One example of Google Ideas’ recent collaboration is its work with the Peace Research Institute in Oslo (PRIO). The two worked together using PRIO data to ‘visually’ expose small arms and ammunitions networks. Nicholas Marsh, a research fellow at PRIO says the assistance Google Ideas provided was invaluable. “We had the data but it was in spreadsheets, and of interest to only a small set of people. Google’s data visualization tools allowed us to reach an enormously wider audience, who would never go through a spreadsheet,” says Marsh.

These visual tools did have an impact at the recent United Nations small arms trade treaty negotiations according to Marsh*. “One of the things people were saying, especially when it came to including ammunition in the treaty, was that the trade was too complex and impossible to track. We were able to show them visually where the ammunitions were moving between countries. That had a powerful message,” adds Marsh.

Google Ideas is also attempting to tackle violent extremism, hosting a high-profile summit with former extremists including reformed Nazis, gang members and religious extremists. The summit’s result was an online network called Against Violent Extremism, which aims to use counter-radicalization strategies directed at youth.  The network currently lists 154 former extremists. Berkeley Professor Karen Bhangoo Randhawa, a Canadian who specialized in Peace and Conflict studies applauded Cohen’s efforts but says it’s just the first step. “This effort immensely contributes to how we start to analyze new centers of power that are emerging amongst youth that are mobilizing in joining radicalization. However, we can’t solely think of technology as the central influence. We have to think about indicators that lead individuals to radicalize,” concludes Professor Bhangoo Randhawa

There is however, the question of Google’s recent troubles and how that may impact Google Ideas’ image. Google has recently been criticized in Europe and in the U.S. over accusations of anti-trust violations and tax avoidance, and its recent decision to fight a California privacy bill through its membership in a Silicon Valley lobbying group. There’s also the issue of Google’s size and power. Google is the dominant search engine in the world and its vast array of products earned the company over $50 billion in revenue in 2012. Alice Munyua, a researcher and policy development expert recently told The Guardian that some African nations feel excluded from the Western-dominated Internet industry. “There is a digital divide in terms of access, but also in appropriating the Internet for our own development,” says Munyua.

Cohen explains he wrote the book with Schmidt to provoke discussions and because they were tired of debates about whether technology was good or bad. “It doesn’t account for the inevitability of 5 billion new people coming online. There are a whole set of issues not being talked about, because we are getting bogged down over of who is overly enthusiastic or under enthusiastic.  There is a huge need for speculation and reasonable guesses about what is going to happen,” says Cohen.

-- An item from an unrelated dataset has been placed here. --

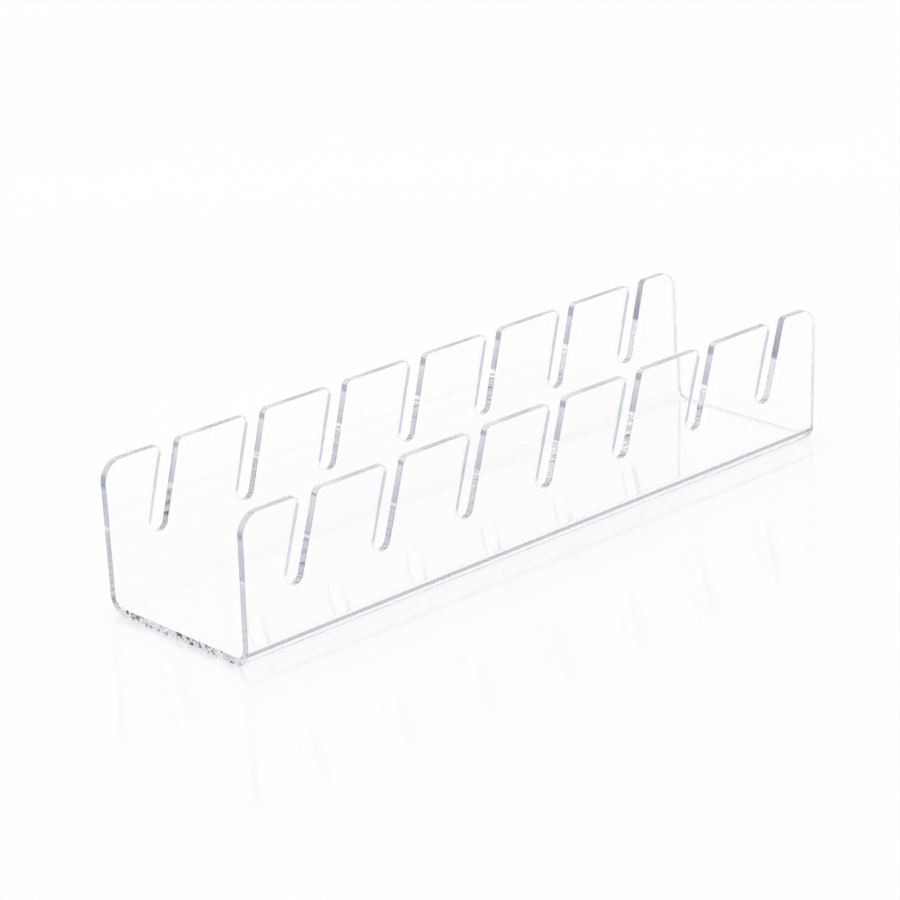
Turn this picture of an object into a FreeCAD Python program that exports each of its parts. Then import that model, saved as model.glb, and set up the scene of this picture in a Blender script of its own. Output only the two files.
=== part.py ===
import FreeCAD, Part

import math
import os

# Slotted rack: one clear acrylic sheet, cut flat with a row of slots along each long side, then
# bent up along two lines into a channel. The channel runs along X, the front wall is at -Y, and
# the origin is on the surface that the rack stands on, under its middle.
# The sheet is one piece. It is held here as five touching regions, split where the bends begin
# and end: a flat base, two bends and two slotted walls.

# Driving dimensions, in millimetres and degrees
foot_width = 66.0           # across Y, where the outer wall faces would meet the table
height = 49.5               # from the table to the outer top edge of a wall
sheet = 2.5                 # thickness of the acrylic
bend_inner_radius = 3.5     # inside radius of both bends
splay = 1.0                 # degrees that each wall leans outward
slot_count = 7
slot_pitch = 35.3           # from slot to slot along X
slot_width = 6.4            # across a slot, square to its sides
slot_lean = 15.5            # degrees that a slot leans from upright, its mouth toward +X
slot_floor = 21.5           # up the wall from the table to the bottom of a slot
first_slot_inset = 22.4     # from the -X end to the middle of the first slot
last_slot_inset = 23.8      # from the middle of the last slot to the +X end
mouth_radius = 2.2          # rounding of the tooth corners beside a slot's mouth
end_corner_radius = 7.0     # rounding of a wall's top corners at the ends of the rack

cut_reach = 2.0             # how far a cutter stands past the face that it cuts through
touching = 0.01             # places nearer than this count as the same

# Derived sizes
splay_angle = math.radians(splay)
lean_angle = math.radians(slot_lean)
length = first_slot_inset + (slot_count - 1) * slot_pitch + last_slot_inset
bend_outer_radius = bend_inner_radius + sheet
bend_angle = math.pi / 2 - splay_angle

# A wall is drawn flat in the plane of its outer face, with z running up its slope from the line
# where that face would meet the table. It starts where its bend ends.
wall_start = bend_outer_radius * math.tan(bend_angle / 2)
wall_top = height / math.cos(splay_angle)
slot_middle = (slot_floor + wall_top) / 2
bend_centre_y = foot_width / 2 - wall_start

X_AXIS = FreeCAD.Vector(1, 0, 0)
Y_AXIS = FreeCAD.Vector(0, 1, 0)
ORIGIN = FreeCAD.Vector(0, 0, 0)


def box_between(low, high):
    """Solid box from its lowest corner to its highest."""
    size = [far - near for near, far in zip(low, high)]
    return Part.makeBox(*size, FreeCAD.Vector(*low))


def slot_cutter(index):
    """A slot's space: a straight shank over a round bottom, leaned about the slot's middle."""
    half_width = slot_width / 2
    middle_x = -length / 2 + first_slot_inset + index * slot_pitch
    below = (slot_middle - slot_floor - half_width) / math.cos(lean_angle)
    above = (wall_top - slot_middle) / math.cos(lean_angle) + slot_width
    shank = box_between(
        (middle_x - half_width, -cut_reach, slot_middle - below),
        (middle_x + half_width, sheet + cut_reach, slot_middle + above),
    )
    round_bottom = Part.makeCylinder(
        half_width,
        sheet + 2 * cut_reach,
        FreeCAD.Vector(middle_x, -cut_reach, slot_middle - below),
        Y_AXIS,
    )
    cutter = shank.fuse(round_bottom)
    cutter.rotate(FreeCAD.Vector(middle_x, 0, slot_middle), Y_AXIS, slot_lean)
    return cutter


def top_corners(wall):
    """The edges that cross the sheet's thickness at the top of a flat wall."""
    corners = []
    for edge in wall.Edges:
        start, end = [vertex.Point for vertex in edge.Vertexes]
        crosses_sheet = abs(end.y - start.y) > sheet - touching
        at_top = min(start.z, end.z) > wall_top - touching
        if crosses_sheet and at_top:
            corners.append(edge)
    return corners


def is_at_end(corner):
    """True for a top corner that is also an end of the rack."""
    return abs(corner.Vertexes[0].Point.x) > length / 2 - touching


def flat_wall():
    """A slotted wall lying in its own plane: outer face on y = 0, thickness toward +Y."""
    wall = box_between((-length / 2, 0, wall_start), (length / 2, sheet, wall_top))
    for index in range(slot_count):
        wall = wall.cut(slot_cutter(index))
    mouth_corners = [corner for corner in top_corners(wall) if not is_at_end(corner)]
    wall = wall.makeFillet(mouth_radius, mouth_corners)
    end_corners = [corner for corner in top_corners(wall) if is_at_end(corner)]
    return wall.makeFillet(end_corner_radius, end_corners)


def front_wall():
    """The wall at -Y, leaned outward about the line where its outer face meets the table."""
    wall = flat_wall()
    wall.rotate(ORIGIN, X_AXIS, splay)
    wall.translate(FreeCAD.Vector(0, -foot_width / 2, 0))
    return wall


def bend_point(radius, angle):
    """Point on the front bend at the -X end, its angle counted from straight down toward -Y."""
    return FreeCAD.Vector(
        -length / 2,
        -bend_centre_y - radius * math.sin(angle),
        bend_outer_radius - radius * math.cos(angle),
    )


def bend_arc(radius):
    """The bend's arc at one radius, from the base to the wall."""
    points = [bend_point(radius, angle) for angle in (0, bend_angle / 2, bend_angle)]
    return Part.Arc(*points).toShape()


def front_bend():
    """The rounded stretch of sheet between the base and the front wall."""
    edges = [
        bend_arc(bend_outer_radius),
        Part.makeLine(bend_point(bend_outer_radius, bend_angle), bend_point(bend_inner_radius, bend_angle)),
        bend_arc(bend_inner_radius),
        Part.makeLine(bend_point(bend_inner_radius, 0), bend_point(bend_outer_radius, 0)),
    ]
    outline = Part.Wire(edges)
    return Part.Face(outline).extrude(FreeCAD.Vector(length, 0, 0))


def base_panel():
    """The flat floor of the channel, which the rack stands on."""
    return box_between((-length / 2, -bend_centre_y, 0), (length / 2, bend_centre_y, sheet))


def rear_of(front_piece):
    """The matching piece on the +Y side."""
    return front_piece.mirror(ORIGIN, Y_AXIS)


nodes = {
    "base_panel": base_panel(),
    "front_bend": front_bend(),
    "rear_bend": rear_of(front_bend()),
    "front_wall": front_wall(),
    "rear_wall": rear_of(front_wall()),
}

os.makedirs("parts", exist_ok=True)
for name, shape in nodes.items():
    shape.exportStep(f"parts/{name}.step")
    print(f"{name}: {shape.Volume / 1000:.2f} cm3, {len(shape.Solids)} solid")
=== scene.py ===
import math

import bmesh
import bpy
from mathutils import Matrix, Vector


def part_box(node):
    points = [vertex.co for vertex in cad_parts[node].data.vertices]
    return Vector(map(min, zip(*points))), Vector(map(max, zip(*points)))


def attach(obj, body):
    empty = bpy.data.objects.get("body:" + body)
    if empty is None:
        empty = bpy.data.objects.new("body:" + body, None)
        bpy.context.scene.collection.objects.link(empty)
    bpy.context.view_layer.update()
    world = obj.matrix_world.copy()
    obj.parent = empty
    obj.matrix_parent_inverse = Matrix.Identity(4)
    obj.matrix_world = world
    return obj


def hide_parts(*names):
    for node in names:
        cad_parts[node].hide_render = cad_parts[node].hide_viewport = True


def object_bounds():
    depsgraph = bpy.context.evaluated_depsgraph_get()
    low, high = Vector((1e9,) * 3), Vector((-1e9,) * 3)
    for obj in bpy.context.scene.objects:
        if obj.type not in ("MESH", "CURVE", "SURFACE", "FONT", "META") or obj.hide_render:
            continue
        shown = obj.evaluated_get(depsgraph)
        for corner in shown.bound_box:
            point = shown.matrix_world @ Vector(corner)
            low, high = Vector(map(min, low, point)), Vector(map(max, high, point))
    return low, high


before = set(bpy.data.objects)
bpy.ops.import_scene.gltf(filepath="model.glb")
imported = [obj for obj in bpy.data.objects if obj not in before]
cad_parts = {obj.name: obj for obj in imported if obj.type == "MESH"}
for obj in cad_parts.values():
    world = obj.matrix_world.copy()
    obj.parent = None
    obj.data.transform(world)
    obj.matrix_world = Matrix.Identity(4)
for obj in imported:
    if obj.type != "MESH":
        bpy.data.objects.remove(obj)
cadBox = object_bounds()
scene = bpy.context.scene
mm = 0.001


# sRGB hex to linear
def linearColour(hexCode):
    channels = [int(hexCode[i:i + 2], 16) / 255 for i in (1, 3, 5)]
    linear = [c / 12.92 if c <= 0.04045 else ((c + 0.055) / 1.055) ** 2.4 for c in channels]
    return (*linear, 1.0)


# Adds a node; an input is given a plain value or another node's socket
def addNode(tree, kind, settings=None, inputs=None):
    node = tree.nodes.new(kind)
    for name, value in (settings or {}).items():
        setattr(node, name, value)
    for name, value in (inputs or {}).items():
        if isinstance(value, bpy.types.NodeSocket):
            tree.links.new(value, node.inputs[name])
        else:
            node.inputs[name].default_value = value
    return node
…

The authors tackle a specific set of changes that increased connectivity will unleash to privacy, identity, governments, revolutions, terrorism and reconstruction. As recent events have suggested, many of their speculations are a reality. In their book, they devote a significant amount of space discussing cyber warfare, which they write is difficult to trace. China has been accused of sponsoring various attacks but so far the smoking gun is illusive. China’s Ambassador to the U.S. recently told the Council on Foreign Relations, of which Cohen is a Senior Fellow, “I don’t think anybody has presented any hard evidence that could stand up in court, to prove that there is really somebody in China doing these things.”

They also write about how extremists and criminals will use the Internet to commit more crimes and be used as a recruitment platform. Just this week, Facebook admitted that its systems fail to remove hate speech, and online bank Liberty Exchange is accused of a $6 billion virtual money laundering operation. These kinds of activities, the authors, write will only increase as more people join the Internet club. They also suggest revolutions, like the Arab Spring, will be easier to start because of technology. However, they write these revolutions will be harder to finish because technology doesn’t necessarily create first-rate leaders needed to solidify movements and bring about concrete change. But the book is not all doom and gloom; in fact, the authors believe the benefits of the spread of technology will be overwhelmingly positive. “We try to play out what the next ten years will look like. We are not in a position to tell you how to live your life, you should make your own determinations. But despite all these things that scare you, everything is going to be okay, we just need to behave differently,” says Cohen.

Through Google Ideas, Google is rewriting the rulebook on corporate responsibility, taking its famous pledge, “don’t be evil”, to a new level by embracing issues that corporations have historically avoided. Google.org already grants $100 million to causes through Google Giving and provides $1 billion in free technology to non-profits. Google Ideas, which is based at Google’s New York office, is taking the company’s social responsibility further than arguably any public company in the world. The next project his group is tackling is pirate networks in Somalia, a project he plans to unveil this fall. While Cohen would not discuss how many employees Ideas has, the size of its budget or structure, he is confident its approach can make a difference. Cohen concludes, “Technology has an empowerment bias, that will inspire people to do good or ill. The reason that we are net optimistic is because the vast majority of people are good.”

(*Note: The U.N. small arms treaty was approved by the Generally Assembly in April 2013, but major exporters like China, India and Russia abstained; and Iran, Syria and North Korea voted no, somewhat lessening the impact the treaty will have.)